Вечером того же дня Володе еще раз пришлось постоять на плечах у Толи. Мы втроем – я и мои соседки по эмирской дворцовой палате крымчанки Тася и Рузя – решили обследовать извилистые переходы в глубоких подвалах нашего дворца. Разумеется, нам казалось, что подвалы полны древних и страшных тайн. В узкие, низкие щели подвальных окон проникали голубые блестящие мечи лунного света. Вдруг послышалось тяжелое дыхание и чьи-то шаги и появилась огромная белая фигура. Мы заорали так, что фигура переломилась надвое и оказалась… всё теми же Толей и Володей: один встал другому на плечи, и все это сооружение было накрыто простыней. Мы лупили парней кулачишками и вопили: «А если бы мы умерли от страху?!» Потом хохотали до слез, так со смехом и побежали к морю, где классический тихий свет луны не предвещал ни малейших бед, и казалось, что наша молодость и радость вечны, как луна и море. Мы были так молоды, свободны и счастливы.
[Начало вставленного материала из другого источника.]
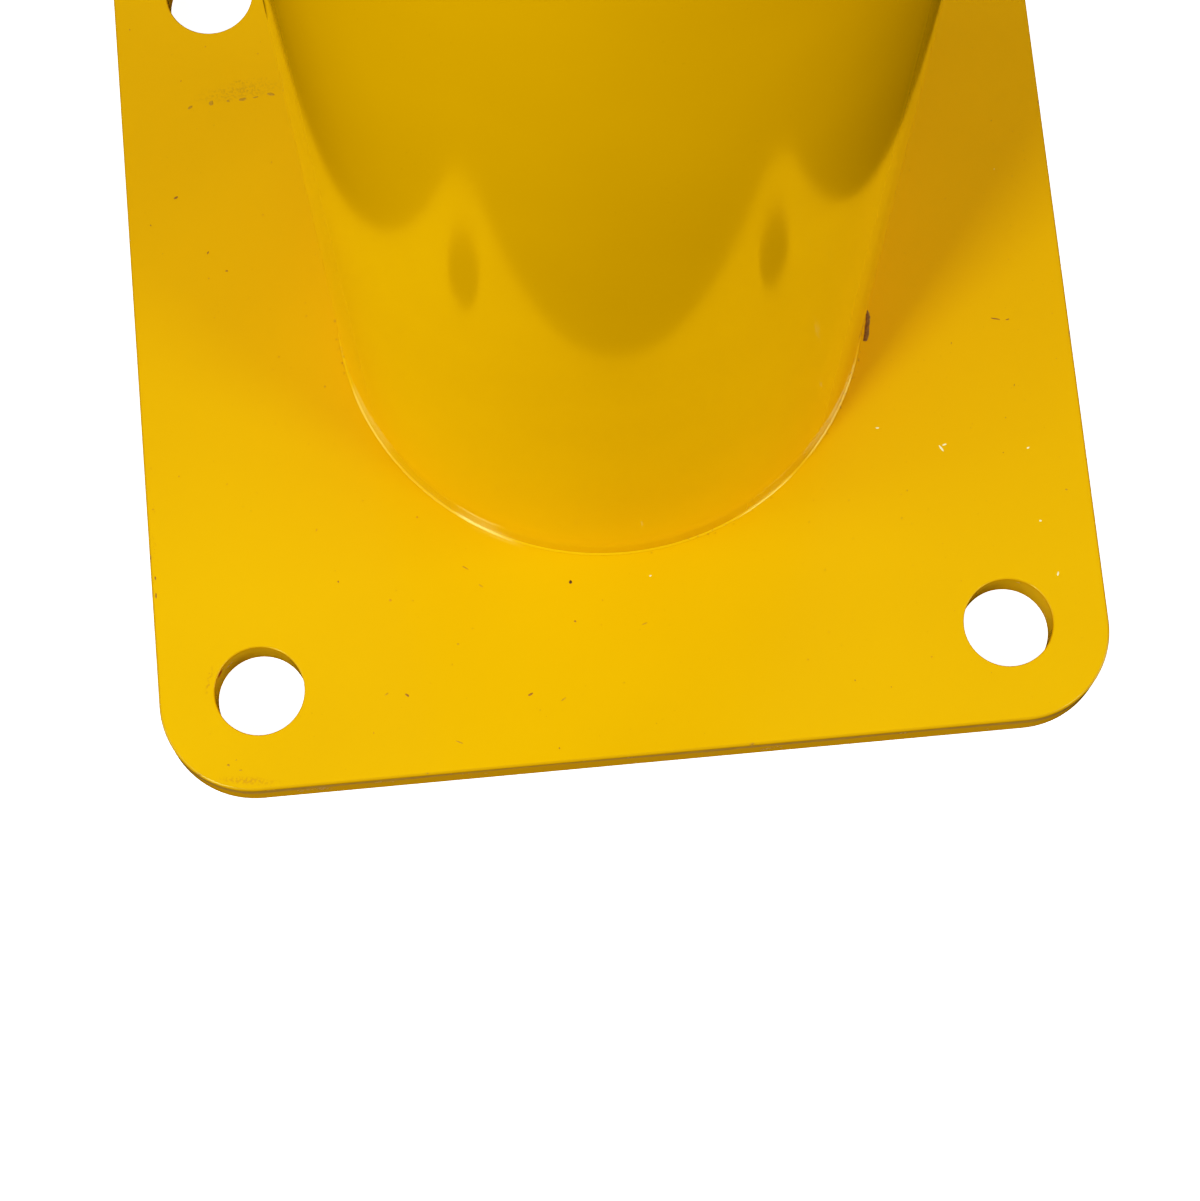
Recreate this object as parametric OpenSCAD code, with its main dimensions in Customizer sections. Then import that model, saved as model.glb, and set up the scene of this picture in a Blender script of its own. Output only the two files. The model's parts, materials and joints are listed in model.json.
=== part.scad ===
/* [Base plate] */
// Side of the square base plate
plate_w = 203.2; // [165:0.1:320]
// Thickness of the base plate
plate_t = 9.5; // [8:0.1:20]
// Radius of the plate's four corners
corner_r = 20; // [6:0.5:30]
// Radius that breaks the plate's upper and lower edges
edge_r = 0.6; // [0.2:0.1:1.5]

/* [Anchor holes] */
// Distance from the plate's sides to each hole's centre
hole_inset = 21.45; // [16:0.05:35]
// Diameter of each anchor hole
hole_d = 19.05; // [10:0.05:24]
// Radius that breaks each hole's rim
hole_edge_r = 0.3; // [0.1:0.1:1]

/* [Post] */
// Outside diameter of the steel pipe
tube_d = 114.3; // [90:0.1:140]
// Wall of the steel pipe
tube_wall = 6; // [3:0.1:9]
// Length of the steel pipe
tube_len = 895; // [300:1:1500]
// Gap all round between the pipe and the plate's centre hole
tube_fit = 0.25; // [0.1:0.05:0.6]
// Height of the pipe's lower end above the floor
tube_recess = 3.5; // [2:0.1:6]
// Radius that breaks the rim at the pipe's mouth
mouth_edge_r = 0.5; // [0.2:0.1:1.2]
// Width of the pipe's lengthways weld flash, inside
seam_w = 4; // [2:0.1:8]
// Height of that flash above the bore
seam_h = 0.8; // [0.4:0.1:1.5]
// Clear height that is dressed off the flash below the cap's plug
seam_gap = 13; // [2:1:60]
// Direction of the flash round the pipe, in degrees
seam_angle = 100; // [0:1:359]

/* [Welds] */
// Leg of the smooth fillet at the foot of the post
fillet_leg = 1.2; // [0.8:0.1:4]
// Thickness of the fillet at its two toes
fillet_toe = 0.03; // [0.02:0.01:0.1]
// Number of straight strokes that make up the fillet's hollow face
fillet_strokes = 6; // [2:1:10]
// Length missing from that fillet, along the pipe
skip_len = 7; // [2:0.5:20]
// Direction of the missing stretch round the pipe, in degrees
skip_angle = -11; // [-180:1:180]
// Clearance of the underside weld above the floor
root_clear = 0.6; // [0.2:0.1:1.5]
// Part of the pipe's wall that the underside weld leaves bare
root_land = 1.5; // [0.5:0.1:2.5]

/* [End cap] */
// Height of the cap above the pipe's mouth
cap_rise = 15.9; // [10:0.1:30]
// Height of the cap's straight side
cap_side = 3.5; // [2:0.1:6]
// How far the cap overhangs the pipe
cap_lip = 0.6; // [0:0.1:3]
// Radius of the cap's outer edge
cap_edge_r = 3; // [1:0.1:5]
// Thickness of the cap's crown at its middle
cap_skin = 6; // [4:0.1:9]
// Depth of the plug below the pipe's mouth
plug_len = 32; // [20:0.5:38]
// Wall of the plug
plug_wall = 3.2; // [2:0.1:5]
// Gap between the plug's wall and the pipe's bore
plug_gap = 2; // [1:0.1:4]
// Gap between the plug's fins and the pipe's bore
fin_gap = 0.3; // [0.2:0.05:0.6]
// Number of fins round the plug
fin_count = 3; // [1:1:5]
// Height of each fin where it leaves the plug
fin_t = 3; // [2:0.1:4]

/* [Hidden] */
$fn = 96;
cut = 1;
enamel = "#f0b800";
bare_steel = "#6f6a63";
cap_black = "#232425";

plate_half = plate_w / 2;
hole_r = hole_d / 2;
hole_pitch = plate_w - 2 * hole_inset;
tube_r = tube_d / 2;
bore_r = tube_r - tube_wall;
socket_r = tube_r + tube_fit;
mouth_z = tube_recess + tube_len;
plug_r = bore_r - plug_gap;
plug_bore_r = plug_r - plug_wall;
fin_r = bore_r - fin_gap;
fin_step = plug_len / (fin_count + 1);
seam_len = tube_len - plug_len - seam_gap;
cap_r = tube_r + cap_lip;

// The crown is a sphere that runs smoothly into the cap's rounded edge
crown_in = cap_r - cap_edge_r;
crown_drop = cap_rise - cap_edge_r;
crown_z = (crown_in * crown_in + cap_side * cap_side - crown_drop * crown_drop)
    / (2 * (cap_side - crown_drop));
crown_r = cap_rise - crown_z;
crown_slope = (cap_side - crown_z) / crown_in;

// What a rounded edge removes: the body's sharp corner is at the origin, and the body is below and left
module edge_waste(r) {
    difference() {
        translate([-r, -r])
            square(r + cut);
        translate([-r, -r])
            circle(r);
    }
}

// Cuts a rounded edge round the top of the plate's outline
module plate_edge_waste() {
    inset = plate_half - corner_r;
    for (turn = [0 : 90 : 270]) {
        rotate([0, 0, turn]) {
            translate([plate_half, inset, 0])
                rotate([90, 0, 0])
                    linear_extrude(2 * inset)
                        edge_waste(edge_r);
            translate([inset, inset, 0])
                rotate_extrude(angle = 90)
                    translate([corner_r, 0])
                        edge_waste(edge_r);
        }
    }
}

// Cuts a rounded rim round the top of a hole of radius r
module rim_waste(r, edge) {
    rotate_extrude()
        translate([r, 0])
            mirror([1, 0])
                edge_waste(edge);
}

// Does the same to its children at the plate's upper and lower face
module on_both_faces() {
    translate([0, 0, plate_t])
        children();
    mirror([0, 0, 1])
        children();
}

module at_anchor_holes() {
    for (x = [-1, 1])
        for (y = [-1, 1])
            translate([x * hole_pitch / 2, y * hole_pitch / 2, 0])
                children();
}

module plate_outline() {
    inset = plate_half - corner_r;
    square([plate_w, 2 * inset], center = true);
    square([2 * inset, plate_w], center = true);
    for (x = [-1, 1])
        for (y = [-1, 1])
            translate([x * inset, y * inset])
                circle(corner_r);
}

// Square steel plate with four anchor holes and a centre hole that the post stands in
module base_plate() {
    color(enamel)
        difference() {
            linear_extrude(plate_t)
                plate_outline();
            on_both_faces()
                plate_edge_waste();
            at_anchor_holes() {
                translate([0, 0, -cut])
                    cylinder(r = hole_r, h = plate_t + 2 * cut);
                on_both_faces()
                    rim_waste(hole_r, hole_edge_r);
            }
            translate([0, 0, -cut])
                cylinder(r = socket_r, h = plate_t + 2 * cut);
        }
}

// Steel pipe, open at both ends, with its lower end let into the plate
module post_tube() {
    color(enamel)
        difference() {
            translate([0, 0, tube_recess])
                cylinder(r = tube_r, h = tube_len);
            translate([0, 0, tube_recess - cut])
                cylinder(r = bore_r, h = tube_len + 2 * cut);
            translate([0, 0, mouth_z]) {
                rim_waste(bore_r, mouth_edge_r);
                rotate_extrude()
                    translate([tube_r, 0])
                        edge_waste(mouth_edge_r);
            }
        }
}

// Flash of the pipe's own lengthways weld, left on the bore below the plug
module seam_bead() {
    flash_r = (seam_w * seam_w / 4 + seam_h * seam_h) / (2 * seam_h);
    $fn = 720;
    color(bare_steel)
        intersection() {
            rotate([0, 0, seam_angle])
                translate([bore_r + flash_r - seam_h, 0, tube_recess])
                    cylinder(r = flash_r, h = seam_len);
            translate([0, 0, tube_recess])
                cylinder(r = bore_r, h = seam_len);
        }
}

// Smooth fillet in the corner between post and plate, with one short stretch missing
module foot_fillet() {
    skip_sweep = skip_len / tube_r * 180 / PI;
    hollow_r = fillet_leg - fillet_toe;
    stroke = 90 / fillet_strokes;
    color(enamel)
        translate([0, 0, plate_t])
            rotate([0, 0, skip_angle + skip_sweep / 2])
                rotate_extrude(angle = 360 - skip_sweep)
                    translate([tube_r, 0])
                        polygon([
                            [0, fillet_leg],
                            [0, 0],
                            [fillet_leg, 0],
                            for (i = [0 : fillet_strokes])
                                [
                                    fillet_leg - hollow_r * sin(i * stroke),
                                    fillet_leg - hollow_r * cos(i * stroke)
                                ]
                        ]);
}

// Weld that joins the pipe's lower end to the wall of the plate's centre hole, clear of the floor
module root_weld() {
    color(enamel)
        rotate_extrude()
            polygon([
                [bore_r + root_land, tube_recess],
                [socket_r, tube_recess],
                [socket_r, root_clear]
            ]);
}

// Half of the cap's domed head, from its axis outwards
module head_profile() {
    intersection() {
        translate([0, crown_z])
            circle(crown_r);
        polygon([
            [0, 0],
            [crown_in, 0],
            [crown_in, cap_side],
            [crown_in + cap_rise / crown_slope, cap_side + cap_rise],
            [0, cap_side + cap_rise]
        ]);
    }
    square([cap_r, cap_side]);
    intersection() {
        translate([crown_in, cap_side])
            circle(cap_edge_r);
        square([cap_r + cut, cap_rise]);
    }
}

// One fin: thick where it leaves the plug and thin at the bore, leaning up as it is pushed in
module fin_profile() {
    tip = fin_t / 3;
    polygon([
        [plug_r - plug_wall / 2, -fin_t],
        [fin_r, -tip],
        [fin_r, 0],
        [plug_r - plug_wall / 2, 0]
    ]);
}

// Half of the plug's wall and fins, below the pipe's mouth
module plug_profile() {
    translate([plug_bore_r, -plug_len])
        square([plug_wall, plug_len + cap_side / 2]);
    for (i = [1 : fin_count])
        translate([0, -i * fin_step])
            fin_profile();
}

// Soft push-in cap: a domed head that seats on the pipe's mouth, and a hollow finned plug
module end_cap() {
    color(cap_black)
        translate([0, 0, mouth_z])
            rotate_extrude()
                difference() {
                    union() {
                        head_profile();
                        plug_profile();
                    }
                    intersection() {
                        translate([0, crown_z])
                            circle(crown_r - cap_skin);
                        square([plug_bore_r, cap_rise]);
                    }
                }
}

base_plate();
post_tube();
seam_bead();
foot_fillet();
root_weld();
end_cap();
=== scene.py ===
"""A bolt-down steel safety bollard: a glossy yellow pipe welded into a square plate, with a soft push-in cap.

Everything is in metres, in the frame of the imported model: the origin is in the middle of the plate's
underside, +Z is up the post, and -Y is the side that is seen nearest.
"""

import json
import logging
import math
import random
from dataclasses import dataclass, field
from enum import Enum
from typing import Any, Callable, Iterable, Sequence, Union

import bmesh
import bpy
from mathutils import Matrix, Vector, noise


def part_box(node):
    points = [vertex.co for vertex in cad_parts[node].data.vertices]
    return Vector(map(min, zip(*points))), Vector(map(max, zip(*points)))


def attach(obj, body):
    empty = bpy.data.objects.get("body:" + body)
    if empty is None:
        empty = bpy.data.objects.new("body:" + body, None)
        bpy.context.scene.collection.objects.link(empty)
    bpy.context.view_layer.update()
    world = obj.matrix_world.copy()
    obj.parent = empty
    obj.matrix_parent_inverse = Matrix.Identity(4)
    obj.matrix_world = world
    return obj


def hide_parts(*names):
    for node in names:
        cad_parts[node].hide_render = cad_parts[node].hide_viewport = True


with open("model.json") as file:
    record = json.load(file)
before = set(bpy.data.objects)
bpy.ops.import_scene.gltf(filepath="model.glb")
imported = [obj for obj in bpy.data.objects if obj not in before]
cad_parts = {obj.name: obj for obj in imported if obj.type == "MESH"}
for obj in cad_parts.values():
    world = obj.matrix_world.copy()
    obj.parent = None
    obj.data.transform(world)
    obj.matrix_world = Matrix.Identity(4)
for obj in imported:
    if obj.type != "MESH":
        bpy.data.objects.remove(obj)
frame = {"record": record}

MM = 0.001
ROOT_LAND = 1.5 * MM  # the part of the pipe's wall that the weld beneath leaves bare
LOG = logging.getLogger("bollard")
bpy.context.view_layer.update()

Colour = tuple[float, float, float]
Point2 = tuple[float, float]


class Body(Enum):
    """The rigid bodies that pieces ride on."""

    BOLLARD = "bollard"
    CAP = "cap"


class Slot(Enum):
    """The record's material slots."""

    ENAMEL = "yellow_enamel"
    STEEL = "mill_steel"
    RUBBER = "cap_rubber"


class Zone(Enum):
    """Names of the per-vertex weights that tell a finish where it is."""

    CUT = "cut_wall"
    SHEARED = "sheared_side"
    RIM = "rounded_rim"
    INSIDE = "inside_bore"


# ---------------------------------------------------------------- shader building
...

Это было в ночь на воскресенье, 22 июня 1941 года.
Стремительно шли к концу последние часы, последние минуты счастливой мирной жизни.
Мы не зажигали костра в этот день.
Не состоялся праздничный концерт.
Я не узнала, что такое – пионерская работа в мирные дни.
В этот день началась военная жизнь Артека.
В три довоенных дня мы получили внешнее и поверхностное впечатление об Артеке.
Четыре военных года научили нас быть артековцами на всю жизнь.